Criticisms of the cuts included behavioral specialists when so much grant funding is available, one speaker said. The ratio of administrative staff to certified and classified staff came up numerous times. Some pleaded with the administration to think out of the box and find another solution.

DuVarney thanked those who commented, saying, “comments considered.”

Richard DuVarney and Andrea White.

Mike Fine addresses budget cuts

Fine, the CEO of FCMAT, apologized for not being in Quincy in person. He briefly reviewed the financial situation that necessitated PUSD’s emergency loan.

“I understand the community’s outrage and I wish they would have expressed the same outrage over a year ago to the elected and appointed board and the previous superintendent in place at the time, because they are the cause of this.” said Fine.

Now, he said, it’s up to the current team to clean up their mess, close the gap between revenue and expenditure and pay back the state loan with interest. To do that, current administrators need to cut $9.5 million in annual spending. Those measures should have been taken last year, or the year before that, Fine said.

“But your elected board and leadership elected to not do that. It put the district and families in jeopardy,” he said.

Fine said interim business manager Stephanie Shatto and Duvarney have “made some very difficult decisions” and “taken aggressive steps to stabilize the district.” He also discussed the late audits and unmet requirements identified in the FCMAT report.

“To get to the point, there was dysfunction in all areas, even student instruction,” Fine said

He finished by giving thanks to the state education department team for attending.

“I wish they would have expressed the same outrage over a year ago to the elected and appointed board and the previous superintendent in place at the time, because they are the cause of this.”

Mike Fine, FCMAT CEO

The final PUSD fiscal stabilization plan

Over the past several months PUSD and PCOE have gathered community feedback to help shape a fiscal plan to address the district’s insolvency, and to inform revisions on the first draft. Now, that plan is final.

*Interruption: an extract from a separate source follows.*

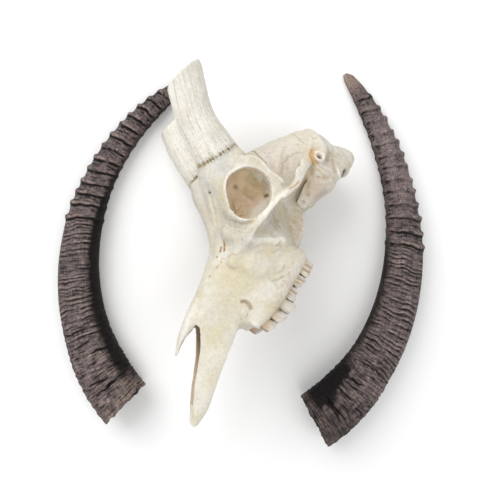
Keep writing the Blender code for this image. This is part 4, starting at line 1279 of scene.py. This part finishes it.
@dataclass(frozen=True)
class CheekTeeth:
    """Six ribbed cheek teeth of one side, from the last molar to the first premolar."""

    side: int
    ends: tuple[float, ...] = (148.5, 170.0, 186.5, 204.0, 220.0, 234.5, 250.5)
    tips: tuple[tuple[float, float], ...] = ((-5.5, -7.0), (-7.0, -4.5), (-4.0, -9.0),
                                             (-14.0, -11.0), (-11.0, -5.5), (-5.0, -1.0))
    root: float = 17.0
    around: int = 56

    def tooth(self, number: int) -> bpy.types.Object:
        """One tooth: two ribbed lobes that rise to a worn, creased chewing face."""
        back, front = self.ends[number:number + 2]
        middle = (back + front) / 2
        along = (middle - self.ends[0]) / (self.ends[-1] - self.ends[0])
        outer = 45.0 - 9.5 * max(0.0, along - 0.35)
        broad, half = 9.0 - 3.5 * along ** 2, (front - back) / 2 - 0.55
        rng = np.random.default_rng(60 + number + self.side)
        lean, twist = rng.uniform(-0.04, 0.04), rng.uniform(-0.05, 0.05)
        lobes = 2 if number < 3 else 1
        turns = math.tau * np.arange(self.around) / self.around
        u, v = np.cos(turns), np.sin(turns)
        u, v = np.sign(u) * np.abs(u) ** 0.45, np.sign(v) * np.abs(v) ** 0.45
        tip = self.tips[number][0] * (1 - u) / 2 + self.tips[number][1] * (1 + u) / 2
        styles = sum(np.exp(-((u - spot) / 0.11) ** 2) for spot in
                     ((-0.95, 0.0, 0.95) if lobes == 2 else (-0.9, 0.9)))
        ribs = sum(0.45 * np.exp(-((u - spot) / 0.13) ** 2) for spot in
                   ((-0.5, 0.5) if lobes == 2 else (0.0,)))
        outward = np.where(v > 0, (styles + ribs) * 1.9 - 1.2, 0.0) * np.clip(v * 1.6, 0, 1)
        inward = np.where(v < 0, -np.exp(-(u / 0.16) ** 2) * 1.6 * (lobes == 2), 0.0)
        cusp = np.cos(u * math.pi * lobes) * -1.0 if lobes == 2 else np.cos(u * math.pi * 0.8)
        rows = []
        for level, spread, sink in ((0, 0.80, 0), (0.2, 0.86, 0), (0.4, 0.92, 0), (0.55, 0.96, 0),
                                    (0.7, 1.0, 0), (0.85, 1.01, 0), (0.95, 0.99, 0),
                                    (1.0, 0.95, 0), (1.0, 0.90, 0.1), (1.0, 0.84, 0.9),
                                    (1.0, 0.62, 1.2), (1.0, 0.52, 0.4), (1.0, 0.40, 1.4),
                                    (1.0, 0.15, 1.8)):
            chip = 0.7 * grain(np.column_stack([u * 4, v * 4, u * 0]), 1.3, number + self.side, 2)
            edge = tip - cusp * np.where(v > 0, 0.9, 0.5) + sink + chip
            height = self.root + (edge - self.root) * level
            drift = lean * (height - self.root)
            x = middle + half * spread * u + drift + twist * broad * v
            y = outer - broad + broad * spread * v + (outward * spread - inward) + drift
            rows.append(np.stack([x, self.side * y, height], axis=-1))
        return loft("tooth", np.array(rows))

    def build(self) -> bpy.types.Object:
        """All six teeth, painted, as one object in the skull's frame."""
        teeth = [self.tooth(number) for number in range(len(self.tips))]
        row = join(f"cheek_teeth_{SIDES[self.side]}", teeth)
        self.paint(row)
        return row

    def paint(self, row: bpy.types.Object) -> None:
        """Clean enamel, brown necks, a darker chewing face, creases darkened partly as stain and
        partly as painted shade, and painted shade where neighbouring teeth meet.
        """
        carver = Carver(row)
        points = carver.points
        carver.blend(np.clip(0.5 + grain(points, 3, 5, 2), 0, 1), Tone.LILAC)
        height = points[:, 2]
        carver.blend(ease(height, -1.5, 5) * 0.85, Tone.TAN)
        streaks = grain(points, (1.6, 1.6, 8), 7, 2)
        carver.blend(np.clip(streaks * 1.5, 0, 1) * 0.5, Tone.IVORY)
        # Creases darkened, partly stain and partly painted shade.
        carver.blend(ease(carver.hollowness(4), 0.02, 0.15) * 0.9, Tone.TAN)
        carver.blend(ease(carver.hollowness(4), 0.12, 0.3) * 0.7, Tone.BROWN)
        carver.blend(np.clip(grain(points, (1.2, 1.2, 7), 11, 2) * 2, 0, 1) * 0.6, Tone.CHALK)
        # Painted shade: the ends where neighbouring teeth meet are darkened brown.
        ends = np.abs(carver.normals[:, 0]) * ease(height, -4, 3)
        carver.blend(ease(ends, 0.4, 0.85) * 0.95, Tone.BROWN)
        down = ease(-carver.normals[:, 2], 0.3, 0.9)
        carver.blend(down * np.clip(0.5 + grain(points, 2.0, 9, 2), 0, 1), Tone.GREY)
        store_colour(row, carver.tint)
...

It must do three things, Shatto said: Meet cashflow, establish a minimum 3% reserve and eliminate $9.5 million a year from the budget. The first $7.5 million draw-down from the state loan carries 6.4% annual interest, which will amount to $11 million over the 30-year term, Shatto said. The total for repayment, including the principal, is over $18 million, DuVarney told The Plumas Sun in a Feb. 9 email. “If the district can avoid drawing any more of the $20 million available through the loan,” he said, “we give ourselves the chance to come out of this.”

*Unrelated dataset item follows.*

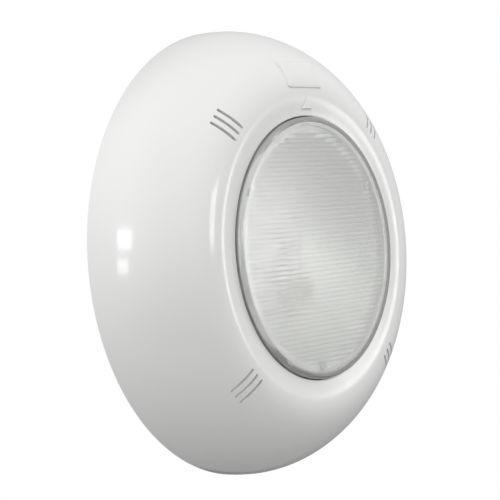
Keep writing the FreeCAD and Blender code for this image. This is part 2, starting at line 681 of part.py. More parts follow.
def reflector(doc):
    """Spun dish with a flat rim turned up at its edge, its centre hole and the lamp holder cut-out."""
    steps = 6
    floor, rim = size.dish_floor_radius.value, size.dish_rim_radius.value
    radii = [floor + (rim - floor) * i / steps for i in range(steps + 1)]
    face = [FreeCAD.Vector(r, 0, dish_curve(r)) for r in radii]
    curve = Part.BSplineCurve()
    curve.interpolate(face)
    dish = curve.toShape()
    flat = Part.LineSegment(FreeCAD.Vector(4.0, 0, dish_curve(floor)), face[0]).toShape()
    edge = Part.LineSegment(face[-1], FreeCAD.Vector(size.dish_flange.value, 0, face[-1].z)).toShape()
    skin = Part.Wire([flat, dish, edge])
    back = skin.copy()
    back.translate(FreeCAD.Vector(0, 0, -size.dish_sheet.value))
    ends = [Part.LineSegment(skin.Vertexes[i].Point, back.Vertexes[i].Point).toShape() for i in (0, -1)]
    section = Part.Face(Part.Wire(Part.__sortEdges__(skin.Edges + back.Edges + ends)))
    solid = section.revolve(FreeCAD.Vector(0, 0, 0), FreeCAD.Vector(0, 0, 1), 360)
    foot = FreeCAD.Vector(0, 0, size.dish_rim.value - size.dish_sheet.value)
    lip_height = size.dish_lip.value - foot.z
    lip = Part.makeCylinder(size.dish_flange.value, lip_height, foot)
    lip = lip.cut(Part.makeCylinder(size.dish_flange.value - size.dish_sheet.value, lip_height, foot))
    solid = solid.fuse(lip).removeSplitter()
    opening = Part.makeBox(size.holder_width.value + 2.0,
                           size.holder_high.value - size.holder_low.value + 4.0, 40.0,
                           FreeCAD.Vector(-size.holder_width.value / 2 - 1.0,
                                          size.holder_low.value - 2.0, size.cup_back.value))
    solid = solid.cut(opening)
    for across, up in round_positions(size.standoff_circle.value, 3, 30.0):
        hole = Part.makeCylinder(size.small_shank.value + 0.1, 10.0,
                                 FreeCAD.Vector(across, up, size.dish_rim.value - 5.0))
        solid = solid.cut(hole)
    obj = doc.addObject("Part::Feature", "reflector")
    obj.Shape = solid.Solids[0]
    obj.Placement = FRONT
    return node(obj, "reflector")


def reflector_fixings(doc):
    """Three standoffs on the body's ledge and the screws through the dish's rim."""
    standoffs, screws = [], []
    length = size.dish_rim - size.dish_sheet - size.ledge_face
    for i, (across, up) in enumerate(round_positions(size.standoff_circle, 3, 30.0)):
        post = rod(doc, "standoff%d_post" % i, size.standoff_radius, length, across, up, size.ledge_face)
        foot = rod(doc, "standoff%d_foot" % i, size.spigot_radius, size.spigot, across, up,
                   size.ledge_face - size.spigot)
        bore = rod(doc, "standoff%d_bore" % i, size.small_shank, 8.0, across, up,
                   size.dish_rim - size.dish_sheet - 8.0)
        standoffs.append(cut(doc, "standoff%d" % i, fuse(doc, "standoff%d_solid" % i, [post, foot]), bore))
        screws.append(screw(doc, "reflector_screw%d" % i, size.small_head, size.small_head_height,
                            size.small_shank, 7.0, across, up, size.dish_rim))
    group(doc, "reflector_standoffs", standoffs)
    group(doc, "reflector_screws", screws)


def upright(doc, name, radius, low, high, across, out):
    """A rod along the vertical."""
    turn = FreeCAD.Rotation(FreeCAD.Vector(1, 0, 0), -90)
    return rod(doc, name, radius, high - low, across, low, out, turn)


def lamp(doc):
    """Twin-pin halogen capsule, its ceramic holder and the steel strip that carries them."""
    half = size.holder_width / 2
    back = size.lamp_out - size.holder_depth / 2
    socket = block(doc, "holder_block", size.holder_width, size.holder_high - size.holder_low,
                   size.holder_depth, -half, size.holder_low, back)
    pins, sockets = [], []
    for i, side in enumerate((-0.5, 0.5)):
        across = size.pin_gap * side
        pins.append(upright(doc, "pin%d" % i, size.pin_radius, size.pin_low, size.pin_high, across,
                            size.lamp_out))
        sockets.append(upright(doc, "pin_socket%d" % i, size.pin_radius, size.pin_low, size.holder_high,
                               across, size.lamp_out))
    sockets.append(rod(doc, "holder_hole", size.small_shank, size.holder_depth, 0.0, size.holder_screw, back))
    node(cut(doc, "lamp_holder", socket, fuse(doc, "pin_sockets", sockets)), "lamp_holder")
    node(screw(doc, "holder_fixing_screw", size.small_head, size.small_head_height, size.small_shank,
               size.holder_depth + size.strip_thick, 0.0, size.holder_screw, back + size.holder_depth),
         "holder_fixing_screw")
    group(doc, "capsule_pins", pins)

    bulb = upright(doc, "bulb_tube", size.bulb_radius, size.bulb_low, size.bulb_high, 0.0, size.lamp_out)
    tip = doc.addObject("Part::Sphere", "bulb_tip")
    tip.Radius = size.bulb_radius.value
    bind(tip, "Radius", size.bulb_radius)
    place(tip, 0.0, size.bulb_high, size.lamp_out)
    pinch = block(doc, "bulb_pinch", size.pinch_width, size.bulb_low - size.pinch_low + 2.0,
                  size.pinch_thick, -size.pinch_width / 2, size.pinch_low,
                  size.lamp_out - size.pinch_thick / 2)
    hollow = upright(doc, "bulb_hollow", size.bulb_radius - 1.0, size.bulb_low + 2.0, size.bulb_high, 0.0,
                     size.lamp_out)
    holes = [upright(doc, "pin_hole%d" % i, size.pin_radius, size.pinch_low, size.pin_high,
                     size.pin_gap * side, size.lamp_out) for i, side in enumerate((-0.5, 0.5))]
    glass = fuse(doc, "bulb_solid", [bulb, tip, pinch])
    node(cut(doc, "capsule_glass", glass, fuse(doc, "bulb_space", [hollow] + holes)), "capsule_glass")
    coil = upright(doc, "filament_rod", size.coil_radius, size.coil_low, size.coil_high, 0.0, size.lamp_out)
    core = upright(doc, "filament_core", size.coil_radius * 0.5, size.coil_low, size.coil_high, 0.0,
                   size.lamp_out)
    node(cut(doc, "capsule_filament", coil, core), "capsule_filament")


def holder_strip(doc):
    """Bent steel strip from the body's back wall to the lamp holder, and its fixing screws."""
    body = new_body(doc, "holder_bracket")
    floor = size.cup_back + size.cup_wall
    top = size.lamp_out - size.holder_depth / 2
    low = size.holder_low + 2.0
    sketch = new_sketch(body, "Bend", "YZ_Plane", -size.strip_width / 2)
    polygon(sketch, [(size.strip_foot, floor), (low, floor), (low, top - size.strip_thick),
                     (size.holder_high, top - size.strip_thick), (size.holder_high, top),
                     (low - size.strip_thick, top), (low - size.strip_thick, floor + size.strip_thick),
                     (size.strip_foot, floor + size.strip_thick)])
    pad(body, sketch, "Strip", size.strip_width)
    hole = new_sketch(body, "Hole", "XY_Plane")
    rows = (size.strip_screw_low, size.strip_screw_high)
    for tag, up in zip("abc", rows + (size.holder_screw,)):
        circle(hole, size.small_shank, 0.0, up, tag)
    cut_through(body, hole, "HoleCut")
    node(body, "holder_bracket")
    screws = [screw(doc, "strip_screw%d" % i, size.small_head, size.small_head_height, size.small_shank,
                    size.strip_thick + size.blind_depth, 0.0, up, floor + size.strip_thick)
              for i, up in enumerate(rows)]
    group(doc, "holder_bracket_screws", screws)


def terminal_block(doc):
    """Two-pole porcelain block with its terminal screws."""
    floor = size.cup_back + size.cup_wall
    base = block(doc, "block_base", size.block_width, size.block_height, size.block_top - floor,
                 size.block_x - size.block_width / 2, size.block_y - size.block_height / 2, floor)
    wells, screws = [], []
    for i in range(4):
        across = size.block_x + size.pole_pitch * (0.5 if i % 2 else -0.5)
        up = size.block_y + (4.0 if i > 1 else -4.0)
        wells.append(rod(doc, "well%d" % i, size.pole_screw + 0.4, 4.0, across, up, size.block_top - 4.0))
        screws.append(rod(doc, "pole_screw%d" % i, size.pole_screw, 3.0, across, up, size.block_top - 4.0))
    ways = [upright(doc, "way%d" % i, size.lead_radius, size.block_y - size.block_height / 2 - 1.0,
                    size.block_y + size.block_height / 2 + 1.0,
                    size.block_x + size.pole_pitch * (0.5 if i else -0.5), size.lead_run) for i in (0, 1)]
    through = rod(doc, "block_through", size.small_shank, size.block_top - floor, size.block_x, size.block_y,
                  floor)
    hollow = fuse(doc, "block_hollow", wells + ways + [through])
    node(cut(doc, "terminal_block", base, hollow), "terminal_block")
    group(doc, "terminal_screws", screws)
    node(screw(doc, "terminal_block_screw", size.small_head, size.small_head_height, size.small_shank,
               size.block_top - floor + size.blind_depth, size.block_x, size.block_y, size.block_top),
         "terminal_block_screw")


def bent_tube(points, bend, radius):
    """A round tube along straight runs joined by tangent arcs of one bend radius."""
    edges = []
    start = points[0]
    for before, corner, after in zip(points, points[1:], points[2:]):
        back, ahead = (before - corner).normalize(), (after - corner).normalize()
        half = back.getAngle(ahead) / 2
        reach = bend / math.tan(half)
        first, last = corner + back * reach, corner + ahead * reach
        bisector = (back + ahead).normalize()
        middle = corner + bisector * (bend / math.sin(half) - bend)
        edges.append(Part.LineSegment(start, first).toShape())
        edges.append(Part.Arc(first, middle, last).toShape())
        start = last
    edges.append(Part.LineSegment(start, points[-1]).toShape())
    path = Part.Wire(edges)
    profile = Part.Wire(Part.Circle(points[0], points[1] - points[0], radius).toShape())
    tube = path.makePipeShell([profile], True, True)
    print("lead: length %.1f, volume %.1f, section times length %.1f" % (
        path.Length, tube.Volume, path.Length * math.pi * radius ** 2))
    return tube


def lamp_leads(doc):
    """Two insulated leads from the back of the lamp holder to the terminal block."""
    run = size.lead_run.value
    back = size.lamp_out.value - size.holder_depth.value / 2
    block_low = size.block_y.value - size.block_height.value / 2
    tubes = []
    for side, up in ((-0.5, size.lead_low.value), (0.5, size.lead_high.value)):
        pole = size.block_x.value + size.pole_pitch.value * side
        route = [(size.lead_exit.value, up, back), (size.lead_exit.value, up, run),
                 (pole, block_low - 16.0, run), (pole, block_low, run)]
        tubes.append(bent_tube([FreeCAD.Vector(*p) for p in route], size.lead_bend.value,
                               size.lead_radius.value))
    obj = doc.addObject("Part::Feature", "lamp_leads")
    obj.Shape = Part.makeCompound(tubes)
    obj.Placement = FRONT
    return node(obj, "lamp_leads")


# ---------------------------------------------------------------- build and write

def check(doc):
    """Stops on any failed feature and on any empty or invalid sub-part."""
    broken = [o.Name for o in doc.Objects if "Invalid" in o.State or "Error" in o.State]
    for obj in NODES:
        if obj.Shape.isNull() or not obj.Shape.isValid() or not obj.Shape.Solids:
            broken.append(obj.Label)
    if broken:
        raise RuntimeError("failed: " + ", ".join(broken))


def main():
    doc = FreeCAD.newDocument("pool_light")
    make_sheet(doc)
    wall_bracket(doc)
    lamp_body(doc)
    gland(doc)
    turned_node(doc, "lens_gasket", [
        (size.gasket_inner, size.flange_face), (size.gasket_outer, size.flange_face),
        (size.gasket_outer, lens_stack()[0]), (size.gasket_inner, lens_stack()[0])])
    lens(doc)
    clamp_ring(doc)
    clamp_fasteners(doc)
    reflector(doc)
    reflector_fixings(doc)
    lamp(doc)
    holder_strip(doc)
    terminal_block(doc)
    lamp_leads(doc)
    face_ring(doc)
    grommets(doc)
    doc.recompute()
    check(doc)
    os.makedirs("parts", exist_ok=True)
    for obj in NODES:
        shape = obj.Shape
        shape.exportStep(os.path.join("parts", obj.Label + ".step"))
        box = shape.BoundBox
        print("%-20s %d solids, volume %.0f, x %.1f..%.1f y %.1f..%.1f z %.1f..%.1f" % (
            obj.Label, len(shape.Solids), shape.Volume, box.XMin, box.XMax, box.YMin, box.YMax,
            box.ZMin, box.ZMax))


main()
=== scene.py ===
"""Looks of a surface-mounted underwater pool light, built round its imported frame.

Frame: the wall is the plane y = 0, the light looks along -Y and +Z is up. Profiles are written as
(radius, rise), where rise is the distance out of the wall. All sizes are in metres.
"""
import logging
import math
from dataclasses import dataclass, field
from enum import Enum
from typing import Iterable, Sequence

import bmesh
import bpy
import numpy as np
from bpy.types import Mesh, NodeSocket, NodeTree, Object
from mathutils import Matrix, Vector


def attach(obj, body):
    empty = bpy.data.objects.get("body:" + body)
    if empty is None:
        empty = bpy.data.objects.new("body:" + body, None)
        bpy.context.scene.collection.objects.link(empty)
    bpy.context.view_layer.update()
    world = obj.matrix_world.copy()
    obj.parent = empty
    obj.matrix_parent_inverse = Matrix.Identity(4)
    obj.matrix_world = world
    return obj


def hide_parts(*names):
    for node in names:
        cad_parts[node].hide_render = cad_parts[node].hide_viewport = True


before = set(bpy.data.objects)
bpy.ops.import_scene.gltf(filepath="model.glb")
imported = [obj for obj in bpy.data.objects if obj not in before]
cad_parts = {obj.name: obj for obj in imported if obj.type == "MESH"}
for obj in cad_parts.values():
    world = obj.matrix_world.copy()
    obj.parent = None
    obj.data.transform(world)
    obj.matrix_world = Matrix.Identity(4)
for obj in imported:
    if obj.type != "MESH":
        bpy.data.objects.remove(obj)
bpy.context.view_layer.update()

LOG = logging.getLogger("pool_light")
MM = 0.001
QUARTER = math.pi / 2
SMOOTH_ANGLE = math.radians(32.0)
MOTTLE_SIZE = 40 * MM
WEAR_SIZE = 9 * MM
COAT_ROUGHNESS = 0.06

Pair = tuple[float, float]
Triple = tuple[float, float, float]
Profile = list[Pair]


# ---- finishes


class Grain(Enum):
    """How the fine surface of a material was made."""

    MOULDED = "moulded"
    BRUSHED = "brushed"
    TURNED = "turned"
    MATT = "matt"
    CLEAR = "clear"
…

Eighty percent of the district budget is spent on staffing, Shatto said. As part of her analysis, she considered student-to-teacher ratios over the last 10 years. In that decade enrollment declined 18.65% — but full-time equivalent staff increased 8.29%, she said

The expense of that increased staffing was exacerbated by poor financial management and accounting practices, Shatto said.. “There were significant raises given that the district could not afford because there was no money because required budget disclosures were never done,” she said.

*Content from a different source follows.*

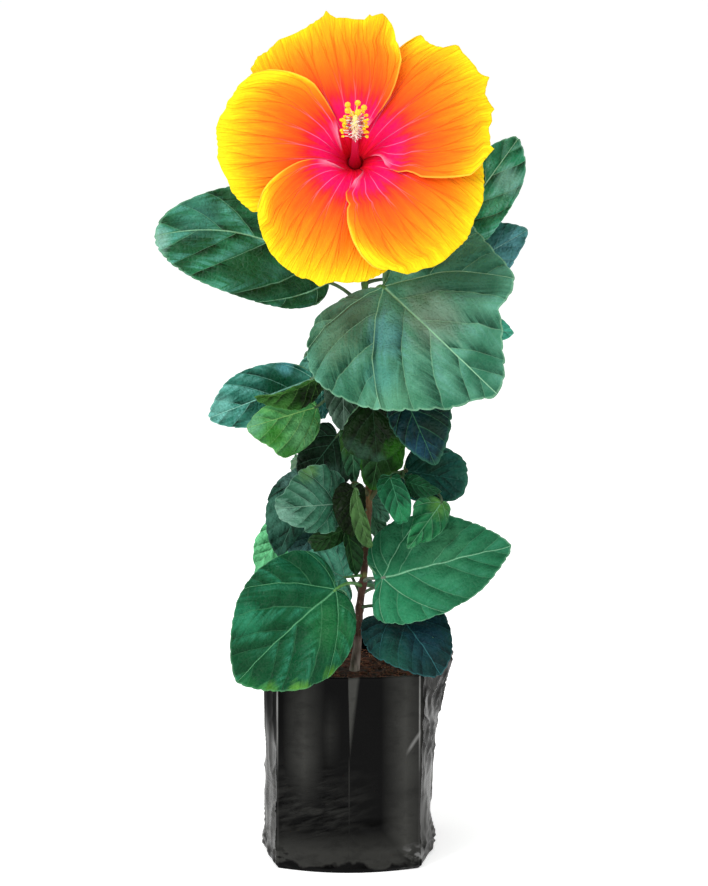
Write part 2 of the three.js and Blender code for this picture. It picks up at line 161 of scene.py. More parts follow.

“We only get $ 1.3 million from the state annually. We are a basic aid district that relies on local property tax,” Said Shatto.

Some changes have already been made. Those include:

Item Amount saved
2025 PCOE staffing adjustments, including eliminating HR director, and reducing or reclassifying several other roles $198,729.35
Eliminating 34.4 vacant positions in December $1.8 million

The February cuts are as follows:

Item Amount saved
13.24% reduction in certified staffing (teachers) $993,457
10% PUSD administration staff and vacancies $192,721.12
25.75% of PCOE classified staff and vacancies $1,652,827.70
Cutting bus service (except for special education transportation) $2 million

Even so, the total cuts still come in $1.5 million short of the target, Shatto said. But, she added, the closing of Quincy Elementary’s Pioneer campus will result in some savings. The district is also looking at options such as cutting travel, contracted services, licensing and subscriptions, overtime and other expenses.

Following the presentation, DuVarney approved the Fiscal Stabilization Plan and PUSD resolution 1696, which eliminates the 17 vacant positions.

Human Resources Supervisor and Classified Human Resources Specialist Jennifer Nesbit presented three PUSD resolutions for DuVarney’s approval:

  • PUSD Resolution 1697 “Reduction or Discontinuance of Classified Services for Lack of Work or Lack of Funds” eliminated the 38 classified staff roles for 2026-27
  • PUSD Resolution 1698 “Reduction or Discontinuance of Particular Kinds of Service” eliminated the 19 certified (teacher) roles for 2026-27
  • PUSD Resolution 1699 “Reduction or Discontinuance of Particular Kinds of Service (Administrative Personnel)” eliminated the principal role for 2026-27

DuVarney approved all three resolutions.

After the decisions, Banning, the PCTA president, commented by email: “Teacher layoffs mean students lose trusted adults, personal support and opportunities they may never get back. In small rural schools, every teacher matters — when we cut educators, we cut directly into our children’s futures.”

Theresa Belsher-Howe, president of California School Employees Association #193, wrote, “These cuts are devastating to classified employees and the students we serve. Each and every classified position eliminated by the district represents valuable services that will no longer be provided directly to our students. As a result our students will suffer.”

“These reductions are extremely unfortunate,” DuVarney wrote to The Plumas Sun in his Feb. 9 email. “We are doing all we can to minimize the impacts and understand the hardship on staff and families.”

But, he added, the cuts are “imperative” for the district “to avoid further dependency on the state loan and particularly the interest that goes along with it.”

PUSD staff were notified by email that layoffs notices for impacted positions will be sent out the week of Feb. 23.